Colateral Damage
Having seen some storm damage where trees had fallen on people’s cars and trucks reminds me of a heart sick feeling I once had as I was driving a new Subaru home that I just drove off the lot a half hour earlier.
When the roads got icy back in New Jersey the sanding trucks would come out. Here in Oregon the put gravel on the roads. Why they use gravel instead of sand here is beyond me, unless the folks who repair window chips have a strong lobby and fund the use of gravel in this state.

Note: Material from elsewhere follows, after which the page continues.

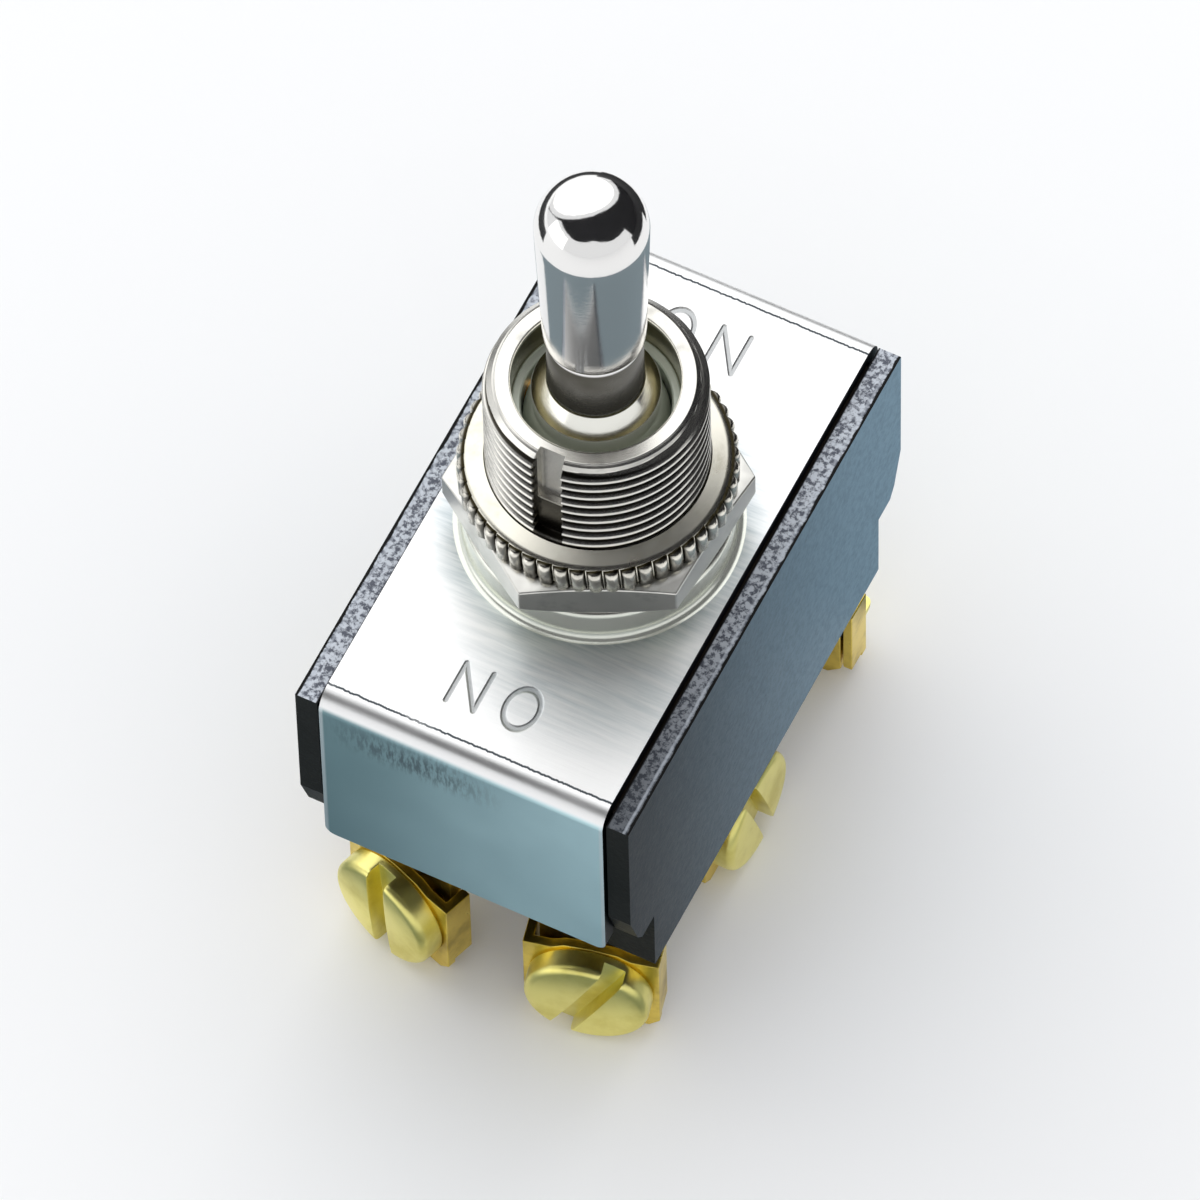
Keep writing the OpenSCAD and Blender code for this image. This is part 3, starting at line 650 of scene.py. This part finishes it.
def make_lever():
    """Tail, ball, skirt, neck and bat, turned in one piece, with a fine ring and dimple on the tip."""
    outline = [(0.0, -TAIL_DEPTH), (TAIL_R, -TAIL_DEPTH)]
    outline += [(TAIL_R, PIVOT_Z - math.sqrt(BALL_R ** 2 - TAIL_R ** 2))]
    outline += arc(0, PIVOT_Z, BALL_R, -62, 32, 40)
    outline += [(3.42, SKIRT_FOOT), (3.36, 13.42), (3.02, 13.83), (2.68, 14.24)]
    outline += arc(NECK_R + 0.25, SKIRT_TOP, 0.25, 225, 180, 5) + [(NECK_R, BAT_FOOT_Z - 0.02)]
    round_top = BAT_FOOT_Z + BAT_FOOT_ROUND
    outline += arc(BAT_FOOT_R - BAT_FOOT_ROUND, round_top, BAT_FOOT_ROUND, -60, 0, 8)
    steps = 12
    for k in range(1, steps + 1):
        along = k / steps
        bat_r = BAT_FOOT_R + (BAT_R - BAT_FOOT_R) * along
        outline.append((bat_r, round_top + (BAT_TOP_Z - round_top) * along))
    outline += arc(0, BAT_TOP_Z, BAT_R, 2, 76, 36)
    tip = BAT_TOP_Z + BAT_R
    outline += [(0.62, tip - 0.065), (0.52, tip - 0.07), (0.42, tip - 0.09)]
    outline += [(0.3, tip - 0.10), (0.0, tip - 0.105)]
    return finish_mesh("lever_bat", lathe(outline, even_angles(128)), BRIGHT, 50.0)


lever = make_lever()
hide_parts("lever")
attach(lever, "lever")


# ------------------------------------------------------------------ knurled ring nut

def knurl_tree(material):
    """Copies one tooth round a circle, by count, the circle's radius and height, and the teeth's lean."""
    tree = bpy.data.node_groups.new("knurl_teeth", "GeometryNodeTree")
    face = tree.interface
    face.new_socket("Geometry", in_out="INPUT", socket_type="NodeSocketGeometry")
    for label, kind, value in (("Teeth", "NodeSocketInt", 48), ("Radius", "NodeSocketFloat", 0.007),
                               ("Height", "NodeSocketFloat", 0.0055), ("Lean", "NodeSocketFloat", 0.0)):
        made = face.new_socket(label, in_out="INPUT", socket_type=kind)
        made.default_value = value
    face.new_socket("Geometry", in_out="OUTPUT", socket_type="NodeSocketGeometry")

    def add(kind, settings=(), **links):
        made = tree.nodes.new(kind)
        for label, value in dict(settings).items():
            setattr(made, label, value)
        for label, value in links.items():
            socket = made.inputs[label.replace("_", " ")]
            if hasattr(value, "is_output"):
                tree.links.new(value, socket)
            else:
                socket.default_value = value
        return made

    source = add("NodeGroupInput")
    circle = add("GeometryNodeMeshCircle", Vertices=source.outputs["Teeth"], Radius=source.outputs["Radius"])
    place = add("ShaderNodeCombineXYZ", Z=source.outputs["Height"])
    lifted = add("GeometryNodeSetPosition", Geometry=circle.outputs[0], Offset=place.outputs[0])
    position = add("GeometryNodeInputPosition")
    flat = tree.nodes.new("ShaderNodeVectorMath")
    flat.operation = "MULTIPLY"
    tree.links.new(position.outputs[0], flat.inputs[0])
    flat.inputs[1].default_value = (1, 1, 0)
    outward = add("FunctionNodeAlignRotationToVector", {"axis": "X"}, Vector=flat.outputs[0])
    tilt = add("ShaderNodeCombineXYZ", X=source.outputs["Lean"])
    turned = add("FunctionNodeRotateRotation", {"rotation_space": "LOCAL"},
                 Rotation=outward.outputs[0], Rotate_By=tilt.outputs[0])
    copies = add("GeometryNodeInstanceOnPoints", Points=lifted.outputs[0],
                 Instance=source.outputs["Geometry"], Rotation=turned.outputs[0])
    real = add("GeometryNodeRealizeInstances", Geometry=copies.outputs[0])
    coated = add("GeometryNodeSetMaterial", Geometry=real.outputs[0], Material=material)
    result = add("NodeGroupOutput")
    tree.links.new(coated.outputs[0], result.inputs[0])
    return tree


def grow(source, tree, name, **inputs):
    """Runs a node tree on an object and keeps the plain mesh it makes."""
    modifier = source.modifiers.new("grow", "NODES")
    modifier.node_group = tree
    for item in tree.interface.items_tree:
        if item.item_type == "SOCKET" and item.in_out == "INPUT" and item.name in inputs:
            modifier[item.identifier] = inputs[item.name]
    mesh = settled(source)
    made = bpy.data.objects.new(name, mesh)
    mesh.name = name
    bpy.context.scene.collection.objects.link(made)
    bpy.data.objects.remove(source)
    return made


def make_tooth(height):
    """One rounded tooth, pointing along X, with its back sunk into the ring's body."""
    bm = bmesh.new()
    width, back = 0.84 * MM, -0.45 * MM
    rows = []
    # each row's height and reach, as shares of the tooth's own
    for at, share in ((-0.5, 0.45), (-0.40, 0.92), (0.30, 1.0), (0.42, 0.82), (0.5, 0.35)):
        z, out = at * height * MM, TOOTH_DEPTH * share * MM
        half = [(back, 0.5), (0, 0.5), (out * 0.72, 0.34), (out, 0.13)]
        corners = [(x, -width * w, z) for x, w in half] + [(x, width * w, z) for x, w in reversed(half)]
        rows.append([bm.verts.new(corner) for corner in corners])
    count = len(rows[0])
    for lower, upper in zip(rows, rows[1:]):
        for i in range(count):
            j = (i + 1) % count
            bm.faces.new((lower[i], lower[j], upper[j], upper[i]))
    bm.faces.new(rows[0][::-1])
    bm.faces.new(rows[-1])
    return finish_mesh("knurl_tooth", bm, KNURL_NICKEL, 50.0)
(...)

Anyway, the sand trucks would get loaded at the town shops and they would drive under a low rail road trestle that would level the top of the load of sand on the truck, hence depositing a good payload of sand on the road below the trestle and much of it getting stuck on the girders of the bridge above.

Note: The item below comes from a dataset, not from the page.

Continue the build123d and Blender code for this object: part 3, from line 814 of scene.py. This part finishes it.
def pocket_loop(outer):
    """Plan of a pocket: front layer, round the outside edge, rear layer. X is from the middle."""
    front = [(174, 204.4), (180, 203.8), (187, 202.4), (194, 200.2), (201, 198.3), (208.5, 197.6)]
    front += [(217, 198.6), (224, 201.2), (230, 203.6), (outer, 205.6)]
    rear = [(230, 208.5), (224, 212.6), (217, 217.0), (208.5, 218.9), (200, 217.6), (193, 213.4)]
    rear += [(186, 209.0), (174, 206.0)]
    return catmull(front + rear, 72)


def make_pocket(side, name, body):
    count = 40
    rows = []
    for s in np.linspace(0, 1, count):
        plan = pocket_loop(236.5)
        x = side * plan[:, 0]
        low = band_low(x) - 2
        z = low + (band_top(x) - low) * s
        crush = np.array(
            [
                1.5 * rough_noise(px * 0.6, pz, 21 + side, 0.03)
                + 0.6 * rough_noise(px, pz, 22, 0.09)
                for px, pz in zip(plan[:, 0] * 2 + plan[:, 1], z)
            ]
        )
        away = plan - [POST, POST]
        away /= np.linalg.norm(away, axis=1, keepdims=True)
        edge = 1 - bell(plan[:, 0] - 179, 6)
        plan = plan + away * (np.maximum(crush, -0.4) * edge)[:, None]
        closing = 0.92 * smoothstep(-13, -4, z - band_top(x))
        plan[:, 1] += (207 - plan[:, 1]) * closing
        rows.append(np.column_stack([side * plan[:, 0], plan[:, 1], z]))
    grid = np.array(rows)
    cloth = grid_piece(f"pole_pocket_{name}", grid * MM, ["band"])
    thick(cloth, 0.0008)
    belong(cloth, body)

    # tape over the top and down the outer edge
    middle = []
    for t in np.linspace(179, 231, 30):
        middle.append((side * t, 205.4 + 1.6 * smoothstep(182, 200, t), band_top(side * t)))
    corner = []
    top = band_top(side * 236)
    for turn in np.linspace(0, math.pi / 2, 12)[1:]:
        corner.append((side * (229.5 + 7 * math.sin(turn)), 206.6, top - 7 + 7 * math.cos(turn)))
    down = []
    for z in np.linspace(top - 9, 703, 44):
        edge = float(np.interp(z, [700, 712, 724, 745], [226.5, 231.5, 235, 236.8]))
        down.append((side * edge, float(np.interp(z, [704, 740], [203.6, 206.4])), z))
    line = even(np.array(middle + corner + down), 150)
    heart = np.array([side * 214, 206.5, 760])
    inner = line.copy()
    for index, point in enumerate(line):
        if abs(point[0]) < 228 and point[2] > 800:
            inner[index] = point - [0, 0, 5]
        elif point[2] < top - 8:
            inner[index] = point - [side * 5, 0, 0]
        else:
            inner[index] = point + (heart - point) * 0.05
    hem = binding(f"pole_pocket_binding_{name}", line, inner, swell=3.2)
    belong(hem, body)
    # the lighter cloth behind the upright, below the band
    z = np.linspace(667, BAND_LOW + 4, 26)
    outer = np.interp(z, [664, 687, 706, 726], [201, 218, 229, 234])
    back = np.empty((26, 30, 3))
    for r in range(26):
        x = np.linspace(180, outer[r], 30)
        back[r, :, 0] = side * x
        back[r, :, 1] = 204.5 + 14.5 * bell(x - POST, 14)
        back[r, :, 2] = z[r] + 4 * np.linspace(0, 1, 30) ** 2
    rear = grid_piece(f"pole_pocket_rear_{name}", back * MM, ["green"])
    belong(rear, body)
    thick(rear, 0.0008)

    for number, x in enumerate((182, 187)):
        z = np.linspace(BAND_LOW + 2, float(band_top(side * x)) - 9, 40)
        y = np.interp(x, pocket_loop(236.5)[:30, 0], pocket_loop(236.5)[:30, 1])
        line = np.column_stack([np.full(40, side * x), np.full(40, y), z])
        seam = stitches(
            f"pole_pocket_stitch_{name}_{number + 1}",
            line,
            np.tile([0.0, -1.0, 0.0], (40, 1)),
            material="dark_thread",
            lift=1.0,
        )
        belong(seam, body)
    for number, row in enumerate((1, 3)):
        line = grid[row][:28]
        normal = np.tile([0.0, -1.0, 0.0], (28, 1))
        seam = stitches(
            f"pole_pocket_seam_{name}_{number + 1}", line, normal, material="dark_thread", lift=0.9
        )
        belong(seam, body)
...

I was driving home on such a night when they were sanding. As I drove under the trestle a train was rolling over the tracks above. The train shook down a storm of sand that was scrapped from the sand trucks. There was no avoiding it. I watch in horror as sand covered my hood, windshield and sun roof. I pulled over when I reached the other side. My car had the equivalent of four wheel barrows of sand on it. I cleared the window so I could drive home and carefully remove the rest.
My new car didn’t even get a scratch from it. Had it been gravel the paint would have been ruined. Though everything was fine I still carried the panic and trauma with me as long as I owned that car.

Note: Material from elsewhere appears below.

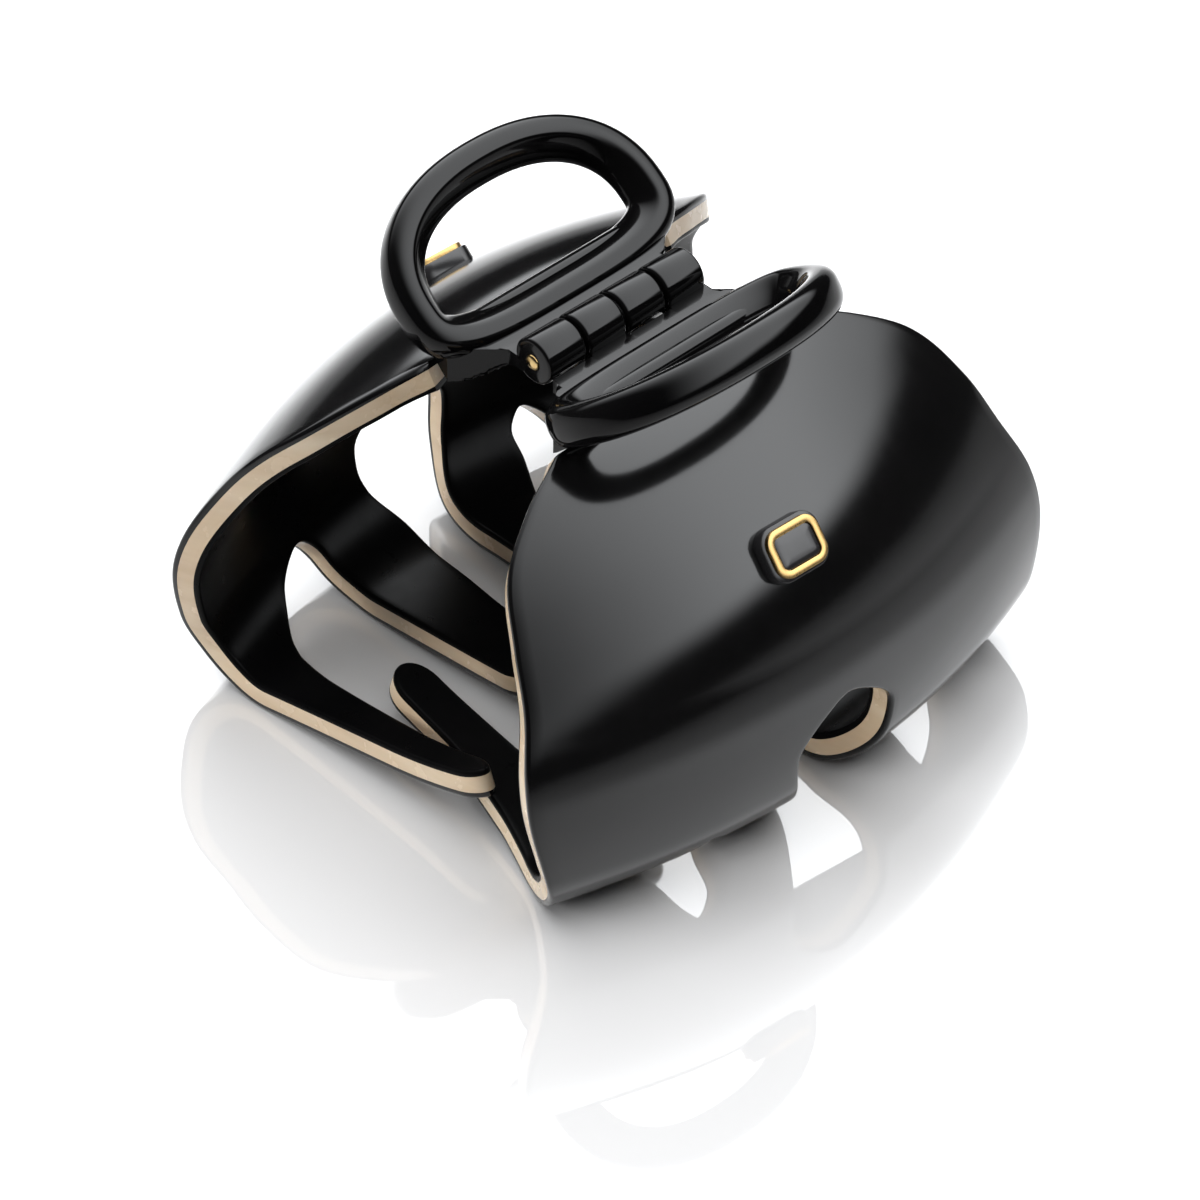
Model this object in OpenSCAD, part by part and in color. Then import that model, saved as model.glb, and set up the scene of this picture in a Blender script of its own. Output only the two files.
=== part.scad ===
// Large hair claw: two curved laminated jaws on one hinge pin, with a finger
// loop on each jaw and a torsion spring inside the hinge barrel.
// Units are millimetres. X runs across the jaws, Y along the hinge pin, Z up.
// The closed claw stands on the lower bends of both jaws, at z = 0.

/* [Jaw profile] */

// distance of each jaw's top edge from the middle plane
top_x = 12; // [11:0.5:14]
// steepness of the straight part at the top of a jaw, in degrees
top_slope = 46; // [44:1:48]
// length of the straight part at the top of a jaw
top_len = 13; // [11:0.5:15]
// radius of the long side bend
side_r = 48; // [46:0.5:50]
// radius of the lower bend that the claw stands on
foot_r = 11; // [10:0.5:12]
// rise of the teeth towards the middle, in degrees
tooth_rise = 9; // [8:0.5:11]
// length of the straight part of the teeth
tooth_len = 22; // [20:0.5:24]
// radius of the upward curl at the tooth tips
tip_curl_r = 70; // [60:1:90]

/* [Jaw width] */

// half width at the top edge
w_top = 20.5; // [19.5:0.5:22]
// half width at the shoulders
w_shoulder = 35; // [33:0.5:36]
// half width at the widest place
w_max = 45; // [44:0.5:46]
// half width at the lower bend
w_foot = 40; // [39.5:0.25:41]
// outward swell of a jaw's middle beyond its side edges
swell = 10.5; // [8:0.5:11.5]

/* [Laminate] */

// thickness of the dark outer sheet
outer_t = 0.9; // [0.8:0.05:1.1]
// thickness of the pale core sheet
core_t = 2.3; // [2:0.1:2.5]
// thickness of the dark inner sheet
inner_t = 0.8; // [0.7:0.05:0.9]

/* [Hinge] */

// height of the hinge axis above the jaw tops
hinge_rise = 3.4; // [3:0.1:4]
// radius of the hinge barrel
barrel_r = 3.25; // [3.1:0.05:3.6]
// length of the hinge barrel
barrel_len = 26.8; // [25:0.2:28]
// gap between neighbouring knuckles
knuckle_gap = 0.5; // [0.4:0.05:0.6]
// radius of the hinge pin
pin_r = 1.1; // [1:0.05:1.2]
// running clearance round the pin
pin_clear = 0.05; // [0.03:0.01:0.08]

/* [Finger loops] */

// slope of each finger loop above the horizontal, in degrees
loop_slope = 36; // [33:1:38]
// half width of a finger loop
loop_w = 22; // [21:0.25:22.5]
// height of a finger loop along its slope
loop_h = 20.4; // [19.6:0.2:21]
// width of the loop's band
loop_band = 5.8; // [5.4:0.1:6]
// thickness of the loop's band
loop_t = 5.5; // [5:0.1:5.8]

/* [Badge] */

// long side of the badge
badge_l = 9.25; // [8:0.25:10]
// short side of the badge
badge_w = 7.5; // [7:0.25:8.5]
// height of the dark badge base
badge_base_t = 1.7; // [1.4:0.1:2]
// thickness of the metal badge face
badge_face_t = 0.7; // [0.5:0.1:0.9]

/* [Spring] */

// radius of the spring wire
wire_r = 0.3; // [0.25:0.05:0.35]
// mean radius of the spring coil
coil_r = 1.95; // [1.9:0.05:2]

/* [Hidden] */

$fn = 64;
deg = 180 / PI;
total_t = outer_t + core_t + inner_t;

// stations along the side edge of a jaw, measured from its top edge
s_side = top_len;
s_foot = s_side + side_r * (90 - top_slope) / deg;
s_floor = s_foot + foot_r * (90 + tooth_rise) / deg;
s_curl = s_floor + tooth_len;

// heights that follow from the profile standing on z = 0
top_z = top_len * sin(top_slope) + side_r * cos(top_slope) + foot_r;
hinge_z = top_z + hinge_rise;
side_c = [
  top_x + top_len * cos(top_slope) - side_r * sin(top_slope),
  foot_r
];
foot_c = [side_c[0] + side_r - foot_r, foot_r];
floor_p = foot_c + foot_r * [cos(90 + tooth_rise), -sin(90 + tooth_rise)];
curl_p = floor_p + tooth_len * [-cos(tooth_rise), sin(tooth_rise)];
curl_c = curl_p + tip_curl_r * [sin(tooth_rise), cos(tooth_rise)];

// grid of the sheets: rows run down a jaw, four strips run side by side
row_step = 3;
rows_wall = 21;
rows_tooth = 6;
tip_turn = [32, 60, 80];
rows = rows_wall + rows_tooth + len(tip_turn);
cols = 5;
split_row = [18, 13, 18];
tip_s = [101.5, 94.5, 94.5, 107.5];
tip_r = [4.5, 4.5, 4.5, 4];

// half width of a jaw by station
w_list = [
  [0, w_top],
  [3.5, w_top + 7],
  [9.5, w_shoulder],
  [18, w_shoulder + 4.2],
  [26, w_max - 3.4],
  [34, w_max - 0.6],
  [41, w_max],
  [50, w_max - 1.7],
  [57, w_foot + 1.2],
  [64, w_foot],
  [90, w_foot - 2],
  [112, w_foot - 3.5]
];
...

Oregon was real, hard on that car after I moved here. I had a branch fall on it, a deer ran into the side of it once, and I had extensive windshield rock chip damage before I traded it in for a new car several years ago.
6 Comments:
It never fails to amaze me when folks unfamiliar with the ocean park their vehicles with no regard to tidal action:)
Oregon uses gravel because the beaches are public domain, and you aren't supposed to take anything from them. (I guess)
Using sand would be a useful purpose for dredge spoils.
Yeah, Mike we can drive on our beach in most of the county, and this happens pretty often out here. That isn't my car by the way, but that's how it felt after the sand fell on it.
Walt, what do they use in Washington? Dredge spoils would do the trick and we'll soon be having a lot of that up around Bradwood.
The first time I ever paid more than $500 for a car was when I bought my first brand new Subaru. The trade in I drove into the lot that day was another Subaru I had bought used for $200, it had 85,000 miles on it when I bought it and 269,000 when I walked away from it. The mechanic who inspected it for trade in value ended up being my cousins old boyfriend and he said he'd throw match into the gas tank before he'd let me leave in it. Apparently my love of using speed bumps as launch platforms had done the front end no good and the wheels were in danger of falling off. :-)
Six years later the new Sub is an old sub with over 120 thou on it, cracked windshield and leaking head gasket, but I'm not ready to give it up yet.
When I bought my '99 Subaru in '01 it had 24,000 miles. Today 202,000. Changed the timing belt once, the rest has been oil and tires. Still drives like a dream, 27.5 miles to the gallon under good conditions.
I've had four Subarus now, which inspires me to do a post about them. Readers as become muses.